Minister Dybvad said his country wants to “find solutions on how to create a fairer and more humane asylum system, that is based on orderly and controlled migration as opposed to the current that plays into the hands of human smugglers”.

Critics of the plan say there are real risks of continuing down the path of outsourcing Denmark’s asylum process. 

“There’s an increased possibility of detaining people in the process, or using force to send them to Rwanda, and that is not surprising since most people who come to Denmark for asylum, they will not agree to go to Rwanda instead,” said Eva Singer from the Danish Refugee Council

“All of civil society has criticised this, and all the other organisations working in Denmark with refugees have criticised it very clearly from the beginning,” she told Euronews. 

Another problematic area is Rwanda’s woeful human rights record, and the East African nation has been strongly criticised by Human Rights Watch for arbitrary detention, ill-treatment, and torture of the government’s political opponents, and the NGO has highlighted how fair trial standards are “routinely flouted in many sensitive political cases”.

“Arbitrary detention and mistreatment of street children, sex workers and petty vendors occurs widely,” says HRW in its most recent Rwanda country report. 
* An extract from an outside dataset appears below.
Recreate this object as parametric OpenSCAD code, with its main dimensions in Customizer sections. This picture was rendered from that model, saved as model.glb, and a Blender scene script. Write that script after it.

“The UHCR has criticised it very strongly with direct language. The African Union made a very strong statement criticising the model” (the Addis Ababa-based organisation branded the plan “xenophobic and completely unacceptable”) “The EU Commissioner Ylva Johansson has also been very critical,” Singer added.

Johansson, the EU’s Commissioner for Home Affairs, called the Danish plan “completely unrealistic” and “a flagrant crime against basic human rights.” 

Will the Rwanda asylum proposal ever actually come into effect?

Despite the government championing the prospect of a deal with Rwanda, and despite other political parties being in favour during the election campaign, it might never actually come to fruition. 

First, there are a lot of unanswered questions that ministers won’t answer: like how much the scheme would cost, and how they would successfully overcome the inevitable legal objections at the European Court of Human Rights. 

“That opposition might in the end mean this thing never happens,” said Ditte Brasso Sørensen.

“If it never materialises, I think that is a loss that can be taken by any of the incoming prime minister candidates because it has still served its purpose of indicating that they are tough on migration and that they have solution to these problems.” 

While there is a political effort to keep pushing for some kind of outsourcing plan, there is also political realism about whether the initiative would actually solve the problem it is supposed to solve: which is whether it would reduce the number of asylum seekers arriving in Denmark. 

“It will be a headache for the new incoming PM regardless,” said Brasso Sørensen.